| What needs to be done |
Restate, word for word, all of the material shown below.

| Data segment |
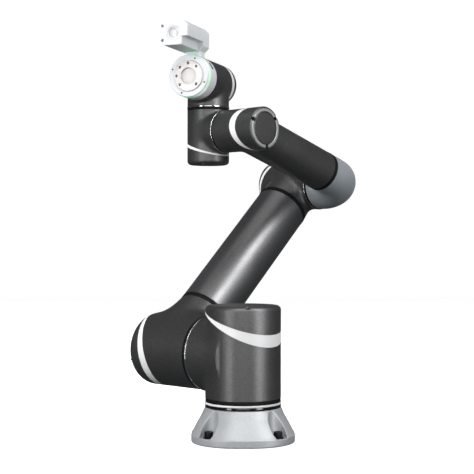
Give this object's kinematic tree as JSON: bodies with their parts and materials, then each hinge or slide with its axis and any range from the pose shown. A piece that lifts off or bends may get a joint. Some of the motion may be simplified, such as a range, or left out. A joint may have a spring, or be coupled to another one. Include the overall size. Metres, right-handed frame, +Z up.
{
  "type": "collaborative robot arm",
  "caption": "Jointed collaborative robot arm on a bolted foot, with oblique joint caps, a lit tool head and a camera beside the tool flange.",
  "frame": {"origin": "centre of the mounting face under the base", "axes": "+Z up along the joint 1 axis, +X and +Y along the sides of the square foot, with -Y at the front and the cable inlet at +Y"},
  "size_m": [0.4863, 0.5947, 0.8209],
  "materials": {
    "charcoal_paint": "satin metallic",
    "tube_paint": "satin metallic",
    "grey_paint": "satin",
    "cast_alloy": "fine blasted",
    "band_plastic": "satin",
    "seal_rubber": "matte",
    "gloss_black": "gloss",
    "bright_ring": "polished",
    "head_plastic": "satin",
    "flange_alloy": "fine turned",
    "lamp": "translucent",
    "lens": "coated",
    "drive_alloy": "machined",
    "bolt_steel": "blackened"
  },
  "bodies": {
    "base": {"base_casting": "cast_alloy", "base_bolt_1": "bolt_steel", "base_bolt_2": "bolt_steel", "base_bolt_3": "bolt_steel", "base_bolt_4": "bolt_steel", "base_cable_inlet": "gloss_black", "base_gloss_ring": "gloss_black", "base_white_ring": "band_plastic"},
    "shoulder": {"shoulder_seal": "seal_rubber", "shoulder_housing": "charcoal_paint", "shoulder_band": "band_plastic", "shoulder_cap": "charcoal_paint", "joint_1_drive": "drive_alloy", "joint_2_ring": "bright_ring"},
    "upper_arm": {"joint_2_seal": "seal_rubber", "elbow_lower_housing": "charcoal_paint", "elbow_lower_band": "band_plastic", "elbow_lower_cap": "charcoal_paint", "joint_2_drive": "drive_alloy", "upper_arm_ring_lower": "seal_rubber", "upper_arm_tube": "tube_paint", "upper_arm_ring_upper": "seal_rubber", "elbow_upper_housing": "charcoal_paint", "elbow_upper_band": "band_plastic", "elbow_upper_cap": "charcoal_paint", "joint_3_drive": "drive_alloy", "joint_3_ring": "bright_ring"},
    "forearm": {"joint_3_seal": "seal_rubber", "forearm_elbow": "grey_paint", "forearm_ring": "seal_rubber", "forearm_tube": "charcoal_paint", "wrist_1_housing": "charcoal_paint", "wrist_1_band": "band_plastic", "wrist_1_cap": "charcoal_paint", "wrist_1_cap_ring": "bright_ring", "joint_4_drive": "drive_alloy", "joint_4_seal": "seal_rubber"},
    "wrist_1": {"joint_4_ring": "bright_ring", "wrist_2_housing": "charcoal_paint", "wrist_2_band": "band_plastic", "wrist_2_cap": "charcoal_paint", "joint_5_drive": "drive_alloy", "joint_5_seal": "seal_rubber"},
    "wrist_2": {"joint_5_ring": "bright_ring", "wrist_3_housing": "charcoal_paint", "wrist_3_band": "band_plastic", "wrist_3_cap": "charcoal_paint", "joint_6_drive": "drive_alloy"},
    "tool_head": {"joint_6_seal": "seal_rubber", "tool_head_shell": "head_plastic", "tool_light_ring": "lamp", "tool_front_cover": "head_plastic", "tool_flange": "flange_alloy", "camera_body": "head_plastic", "camera_face": "head_plastic", "camera_lens": "lens", "camera_bracket": "head_plastic"},
    "tool_button_1": {"tool_button_1": "gloss_black"},
    "tool_button_2": {"tool_button_2": "gloss_black"}
  },
  "joints": [
    {"name": "base_turn", "type": "hinge", "parent": "base", "child": "shoulder", "pos_m": [0, 0, 0], "axis": [0, 0, 1], "range_deg": [-270, 270]},
    {"name": "shoulder_lift", "type": "hinge", "parent": "shoulder", "child": "upper_arm", "pos_m": [0, 0, 0.1652], "axis": [-0.7242, 0.6896, 0], "range_deg": [-90, 50]},
    {"name": "elbow_bend", "type": "hinge", "parent": "upper_arm", "child": "forearm", "pos_m": [0.26395, 0.27717, 0.51839], "axis": [0.7242, -0.6896, 0], "range_deg": [-210, 25]},
    {"name": "wrist_tilt", "type": "hinge", "parent": "forearm", "child": "wrist_1", "pos_m": [0.0417, 0.04379, 0.61691], "axis": [-0.7242, 0.6896, 0], "range_deg": [-180, 90]},
    {"name": "wrist_swing", "type": "hinge", "parent": "wrist_1", "child": "wrist_2", "pos_m": [-0.07149, 0.15158, 0.61691], "axis": [0, 0, 1], "range_deg": [-293, 30]},
    {"name": "tool_roll", "type": "hinge", "parent": "wrist_2", "child": "tool_head", "pos_m": [-0.07149, 0.15158, 0.72291], "axis": [0.3437, 0.9391, 0], "range_deg": [-270, 270]},
    {"name": "tool_button_1_press", "type": "slide", "parent": "tool_head", "child": "tool_button_1", "axis": [-0.8133, 0.2976, -0.5], "range_m": [0, 0.0015], "stiffness_N_per_m": 900, "springref_m": -0.001},
    {"name": "tool_button_2_press", "type": "slide", "parent": "tool_head", "child": "tool_button_2", "axis": [0.8133, -0.2976, -0.5], "range_m": [0, 0.0015], "stiffness_N_per_m": 900, "springref_m": -0.001}
  ]
}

| Full response |
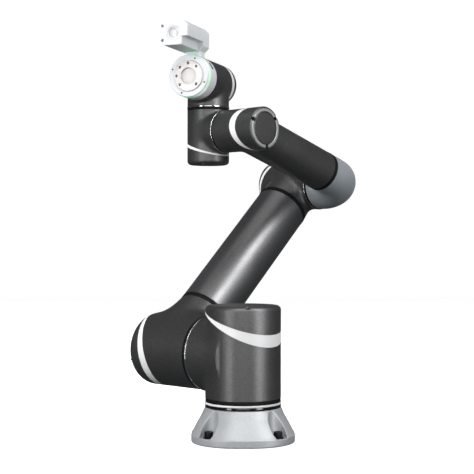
Give this object's kinematic tree as JSON: bodies with their parts and materials, then each hinge or slide with its axis and any range from the pose shown. A piece that lifts off or bends may get a joint. Some of the motion may be simplified, such as a range, or left out. A joint may have a spring, or be coupled to another one. Include the overall size. Metres, right-handed frame, +Z up.
{
  "type": "collaborative robot arm",
  "caption": "Jointed collaborative robot arm on a bolted foot, with oblique joint caps, a lit tool head and a camera beside the tool flange.",
  "frame": {"origin": "centre of the mounting face under the base", "axes": "+Z up along the joint 1 axis, +X and +Y along the sides of the square foot, with -Y at the front and the cable inlet at +Y"},
  "size_m": [0.4863, 0.5947, 0.8209],
  "materials": {
    "charcoal_paint": "satin metallic",
    "tube_paint": "satin metallic",
    "grey_paint": "satin",
    "cast_alloy": "fine blasted",
    "band_plastic": "satin",
    "seal_rubber": "matte",
    "gloss_black": "gloss",
    "bright_ring": "polished",
    "head_plastic": "satin",
    "flange_alloy": "fine turned",
    "lamp": "translucent",
    "lens": "coated",
    "drive_alloy": "machined",
    "bolt_steel": "blackened"
  },
  "bodies": {
    "base": {"base_casting": "cast_alloy", "base_bolt_1": "bolt_steel", "base_bolt_2": "bolt_steel", "base_bolt_3": "bolt_steel", "base_bolt_4": "bolt_steel", "base_cable_inlet": "gloss_black", "base_gloss_ring": "gloss_black", "base_white_ring": "band_plastic"},
    "shoulder": {"shoulder_seal": "seal_rubber", "shoulder_housing": "charcoal_paint", "shoulder_band": "band_plastic", "shoulder_cap": "charcoal_paint", "joint_1_drive": "drive_alloy", "joint_2_ring": "bright_ring"},
    "upper_arm": {"joint_2_seal": "seal_rubber", "elbow_lower_housing": "charcoal_paint", "elbow_lower_band": "band_plastic", "elbow_lower_cap": "charcoal_paint", "joint_2_drive": "drive_alloy", "upper_arm_ring_lower": "seal_rubber", "upper_arm_tube": "tube_paint", "upper_arm_ring_upper": "seal_rubber", "elbow_upper_housing": "charcoal_paint", "elbow_upper_band": "band_plastic", "elbow_upper_cap": "charcoal_paint", "joint_3_drive": "drive_alloy", "joint_3_ring": "bright_ring"},
    "forearm": {"joint_3_seal": "seal_rubber", "forearm_elbow": "grey_paint", "forearm_ring": "seal_rubber", "forearm_tube": "charcoal_paint", "wrist_1_housing": "charcoal_paint", "wrist_1_band": "band_plastic", "wrist_1_cap": "charcoal_paint", "wrist_1_cap_ring": "bright_ring", "joint_4_drive": "drive_alloy", "joint_4_seal": "seal_rubber"},
    "wrist_1": {"joint_4_ring": "bright_ring", "wrist_2_housing": "charcoal_paint", "wrist_2_band": "band_plastic", "wrist_2_cap": "charcoal_paint", "joint_5_drive": "drive_alloy", "joint_5_seal": "seal_rubber"},
    "wrist_2": {"joint_5_ring": "bright_ring", "wrist_3_housing": "charcoal_paint", "wrist_3_band": "band_plastic", "wrist_3_cap": "charcoal_paint", "joint_6_drive": "drive_alloy"},
    "tool_head": {"joint_6_seal": "seal_rubber", "tool_head_shell": "head_plastic", "tool_light_ring": "lamp", "tool_front_cover": "head_plastic", "tool_flange": "flange_alloy", "camera_body": "head_plastic", "camera_face": "head_plastic", "camera_lens": "lens", "camera_bracket": "head_plastic"},
    "tool_button_1": {"tool_button_1": "gloss_black"},
    "tool_button_2": {"tool_button_2": "gloss_black"}
  },
  "joints": [
    {"name": "base_turn", "type": "hinge", "parent": "base", "child": "shoulder", "pos_m": [0, 0, 0], "axis": [0, 0, 1], "range_deg": [-270, 270]},
    {"name": "shoulder_lift", "type": "hinge", "parent": "shoulder", "child": "upper_arm", "pos_m": [0, 0, 0.1652], "axis": [-0.7242, 0.6896, 0], "range_deg": [-90, 50]},
    {"name": "elbow_bend", "type": "hinge", "parent": "upper_arm", "child": "forearm", "pos_m": [0.26395, 0.27717, 0.51839], "axis": [0.7242, -0.6896, 0], "range_deg": [-210, 25]},
    {"name": "wrist_tilt", "type": "hinge", "parent": "forearm", "child": "wrist_1", "pos_m": [0.0417, 0.04379, 0.61691], "axis": [-0.7242, 0.6896, 0], "range_deg": [-180, 90]},
    {"name": "wrist_swing", "type": "hinge", "parent": "wrist_1", "child": "wrist_2", "pos_m": [-0.07149, 0.15158, 0.61691], "axis": [0, 0, 1], "range_deg": [-293, 30]},
    {"name": "tool_roll", "type": "hinge", "parent": "wrist_2", "child": "tool_head", "pos_m": [-0.07149, 0.15158, 0.72291], "axis": [0.3437, 0.9391, 0], "range_deg": [-270, 270]},
    {"name": "tool_button_1_press", "type": "slide", "parent": "tool_head", "child": "tool_button_1", "axis": [-0.8133, 0.2976, -0.5], "range_m": [0, 0.0015], "stiffness_N_per_m": 900, "springref_m": -0.001},
    {"name": "tool_button_2_press", "type": "slide", "parent": "tool_head", "child": "tool_button_2", "axis": [0.8133, -0.2976, -0.5], "range_m": [0, 0.0015], "stiffness_N_per_m": 900, "springref_m": -0.001}
  ]
}